Make a habit to start the day with a tall glass of water, and drink plenty throughout the day. As we age, our thirst receptors decrease, which may lead to subpar fluid intakes and dehydration. Medications may also interfere with our ability to feel thirsty, making it easier to become dehydrated.
Enjoy a strong and vibrant life by keeping the immune system in shape. Immunity does weaken with age so you’re less able to fight off the common cold or flu. Some scientists conclude that seniors are more vulnerable due to decreased production of the cells that fight off infection. Take extra precautions to stay healthy by eating an antioxidant-rich diet high in colorful fruits and vegetables, specifically those that contain vitamins A and C, and zinc. Aim to include at least three colors at each meal — the more the better.
Senses are less sharp with age. Reduced taste acuity and smell can make it challenging to make food flavorful. Instead of turning to the salt shaker (a common pitfall), season foods with herbs and spices. The good news is these ingredients are also rich in antioxidant power.
If it’s harder to chew through tough meats or you just don’t feel like cooking an elaborate dinner, add soups and smoothies to your diet. They are easy to eat and can be really comforting and nutrient-rich. Stick to those with lots of fruit and vegetables. And, vegetarian proteins are softer in texture yet convenient for adding nutrients; play with yogurt, milk, kefir, tofu and beans.

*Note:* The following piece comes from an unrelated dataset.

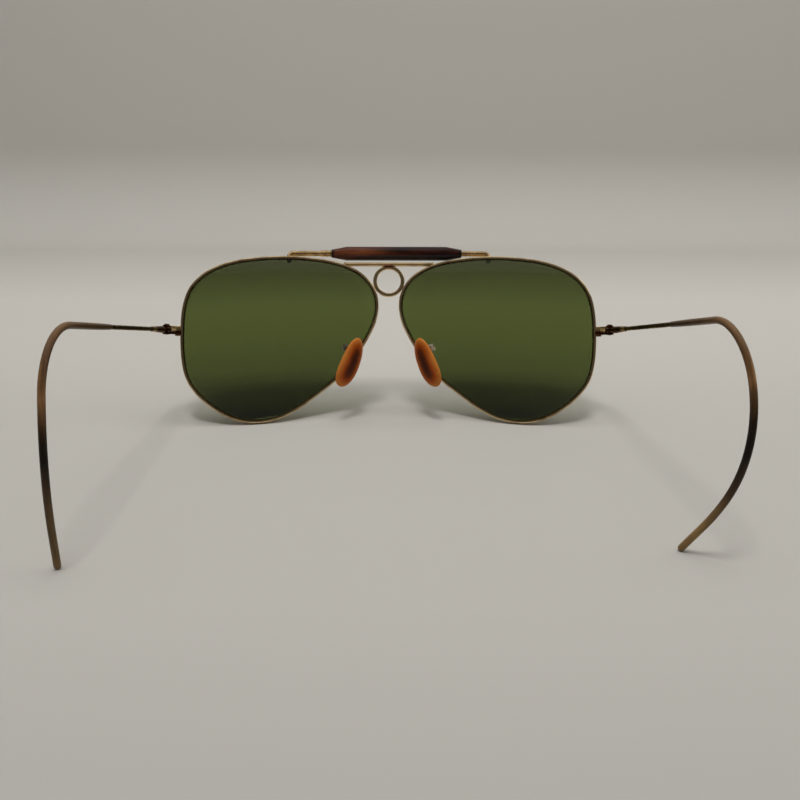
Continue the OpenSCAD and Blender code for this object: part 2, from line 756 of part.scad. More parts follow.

Calcium is commonly a diet shortfall. At age 50, the Recommended Dietary Allowance for this mineral increases to 1,200 mg/day because shortages are linked to brittle bones. Dairy is a major source of calcium in the American diet, but many of us increasingly become lactose intolerant as we age. Instead of turning to lactose-rich sources like milk, try dairy products with less lactose such as cheese and yogurt. Or, read our calcium-rich alternatives to milk.
Getting outdoors does the body good on many levels. Sunlight helps the body make vitamin D, improves mood by boosting serotonin in the brain and regulates circadian rhythms to promote healthy sleep habits. After age 70, the RDA for vitamin D increases to 800 IU per day. Vitamin D is used in the body to absorb calcium, prevent osteoporosis and maintain bone density. It also can provide protection against some forms of cancers, arthritis and autoimmune diseases, and it may reduce the risk of falls in older people as well as symptoms of menopause. Supplementation may be necessary, considering an 8-ounce serving of fortified whole milk (one of the richest vitamin D sources) only contains 124 IU. Fatty fish, egg yolks and fortified cereals are other good sources.
As a population, we are also spending less time outside and wearing more protective clothing that decreases the absorption of vitamin D from sunlight. Get vitamin D levels checked annually with a routine blood work to determine whether intakes are adequate before supplementation.